MAPE error of GoogLeNet and CNN predictions
The CNN trained from scratch is not able to identify with good accuracy the three quantities when only a few samples are used for training e.g. 120 samples of Subset 1. On the other hand, GoogLeNet, being a pre-trained net, is able to identify the three quantities in a satisfactory way, even with Subset 1. When increasing the number of samples, e.g. using Subset 2, which has more than 1,600 samples, both CNN and GoogLeNet are able to identify the three quantities with good accuracy. In particular, one has the highest prediction accuracy for current intensity and frequency.
In this paper, a surrogate model of the inverse induction heating problem has been developed.

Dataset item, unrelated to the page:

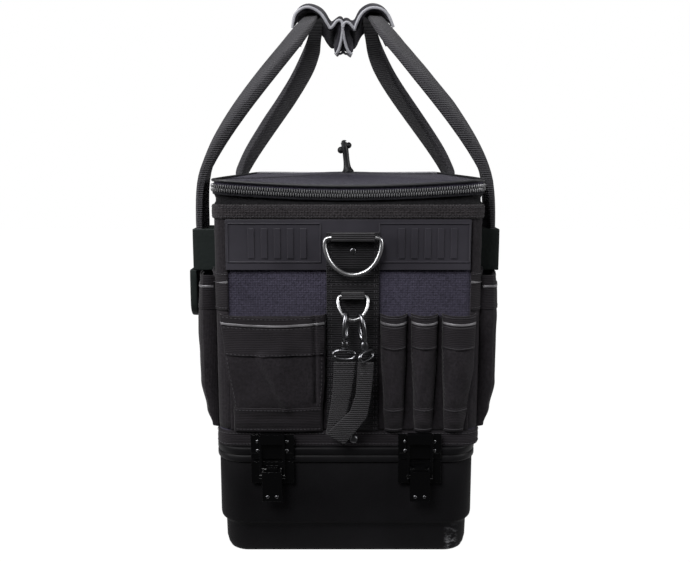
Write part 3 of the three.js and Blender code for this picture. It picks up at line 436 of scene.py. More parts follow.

When searching for a surrogate model for the identification, two different convolutional networks were considered: a pretrained CNN GoogLeNet and a CNN trained from scratch. The following remarks can be put forward:
both the CNNs were able to solve the inverse problem with good accuracy when the number of samples used for training them was high; for solving the identification problem, a database size of about 1,600 samples is sufficient for training purposes; GoogLeNet showed good performance even when the number of samples was low (120 samples only).
In the authors’ opinion this result is interesting and original, because GoogLeNet is pretrained on image classification, while — in this paper — this net is used for solving a regression problem.
In fact, it might be considered paradoxical that a network pretrained on a dataset coming from a completely different physical domain could be adapted to solve the identification problem investigated here, in spite of very few modifications to the final layers of the pretrained network. However, the capability of learning is exploited by refining the a priori knowledge; this is a very nice feature of pretrained neural networks.